Project "National Digital Library"
The Czech Ministry of Culture has prepared a broad concept covering digitisation, long-term preservation of and access to the entire national cultural heritage in digital form. One national portal will provide users with access to Czech national cultural heritage covering library documents, archival documents, museum collections, architectonic monuments, performing arts and media:
The National Digital Library (in Czech Národní digitální knihovna) covers an important part of national cultural heritage, since - as demonstrated in the picture above - library documents are among cornerstones of the whole cultural context. The National Digital Library operates in the broader context of the Czech Digital Library.
The figure below illustrates the concept of the Czech Digital Library. Let us start in the middle of the diagram. The centre, or heart, of the whole system called the National Digital Library contains selected digital objects as the core national cultural heritage. These digital objects intended for long-term preservation are digitised analogue documents or born digital materials. They are produced within three large national projects funded by the Ministry of Culture.
- Manuscriptorium (http://www.manuscriptorium.com) is a system for collecting and making accessible on the internet information on historical book resources, linked to a virtual library of digitised documents.
- The Kramerius (http://kramerius.nkp.cz) project focuses on the preservation of and accessibility to ëmoderní periodicals, books and other documents in danger of acid paper degradation.
- WebArchiv (http://www.webarchiv.cz) is a digital archive of Czech web resources that are collected with the aim of their long-term preservation.
Documents owned or produced by any Czech library, museum, archives or other institution can be selected to be part of the National Digital Library. The digitisation, creation of metadata and preservation of these selected documents are funded by the Ministry of Culture.
Institutions with digital objects not selected for the National Digital Library will also be invited to deposit their data in the Central Digital Repository at their request, but additional funding will be required from other ministries (depending on the different subject areas), regions or institutions. Digital data are produced also by other institutions, but these institutions are not interested in depositing the data in the Central Repository. Digital data stored in local repositories built by such institutions and funded by various ministries, local authorities, individual institutions and corporations can be integrated under the umbrella of national, or international, portals and other integrating tools if those agencies adhere to agreed standards.

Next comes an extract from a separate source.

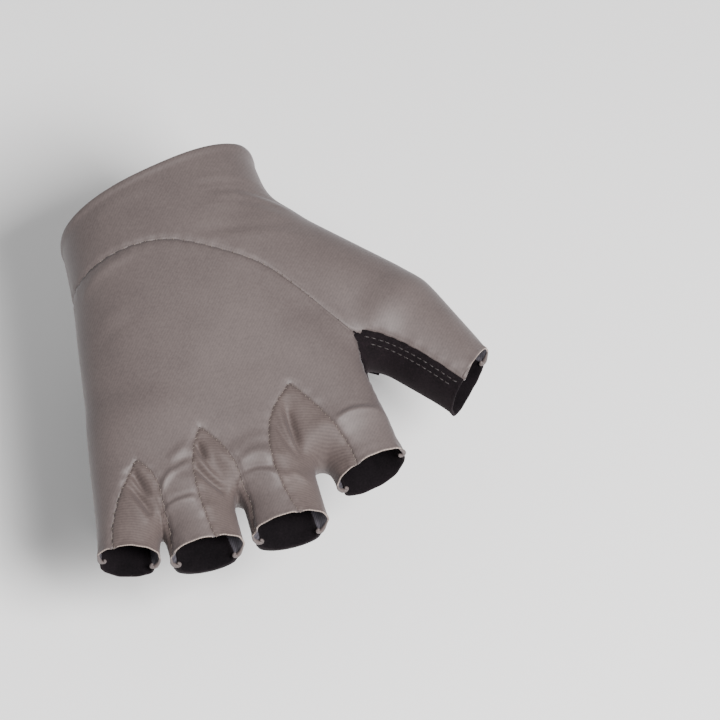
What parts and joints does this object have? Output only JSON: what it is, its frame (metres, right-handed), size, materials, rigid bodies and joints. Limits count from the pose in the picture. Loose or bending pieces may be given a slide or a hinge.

Several national grant projects made it possible for our digitisation projects to start in the early 1990s and for our website to begin to be archived in 2000. As we greatly respect international standards, all our results can be easily integrated into miscellaneous portals (TEL, EUROPEANA, etc.). Despite being a small country, the Czech Republic has earned a worldwide recognition for its long tradition and remarkable results in the area of digital preservation: in 2005, the National Library of the Czech Republic was awarded the first UNESCO/Jikji Memory of the World Prize for its contribution to the preservation and accessibility of our documentary heritage. However, digitisation and digital preservation in our country are significantly hindered by a lack of money, slowing digitisation and preventing us from building a truly trusted (and certified) digital repository.
The situation should improve dramatically very soon. The Czech Ministry of Culture and the Czech Government have accepted the National Digital Library as a strategic priority and candidate for European funding under the umbrella of the Integrated Operational Programme ñ IOP (Smart Administration).
The National Library of the Czech Republic along with the Moravian Library in Brno have prepared an ambitious project with two main goals:
- Acceleration of digitisation (two digitisation centres in Prague and Brno, mass digitisation)
- Long-term preservation of and access to digital objects (a trusted Central Digital Repository located at two geographically-separated places: Prague and Brno).
Let us draw your attention to some impressive numbers: the core of the Czech national cultural heritage (documents published in the country in and since 1801 + historical documents until 1800 stored in Czech libraries) form approximately 1.2 million documents, that is 350 million pages. Their digitisation at the current rate would take 300 years, during which many of the documents printed on acid paper and/or highly used would become so fragile that their digitisation would not be possible and our country would lose an important part of its national cultural heritage. The project will make it possible to digitise these 350 million pages within 20 years. The most fragile or highly used documents (mostly newspapers) should be digitised during a five-year project between 2009 and 2014.
The results of the project will be::
- Digitisation of the documents published in and since 1801: 26 million pages
- WebArchive: harvesting and archiving of 4 billion files
- Trusted digital repository, 600 TB of raw digital data in one locality (certified by internal as well as external audits)
- User-friendly and customised access to digital content for various users.
The total budget of the project should be 12 million EUR (85% from European funding and 15% from co-funding).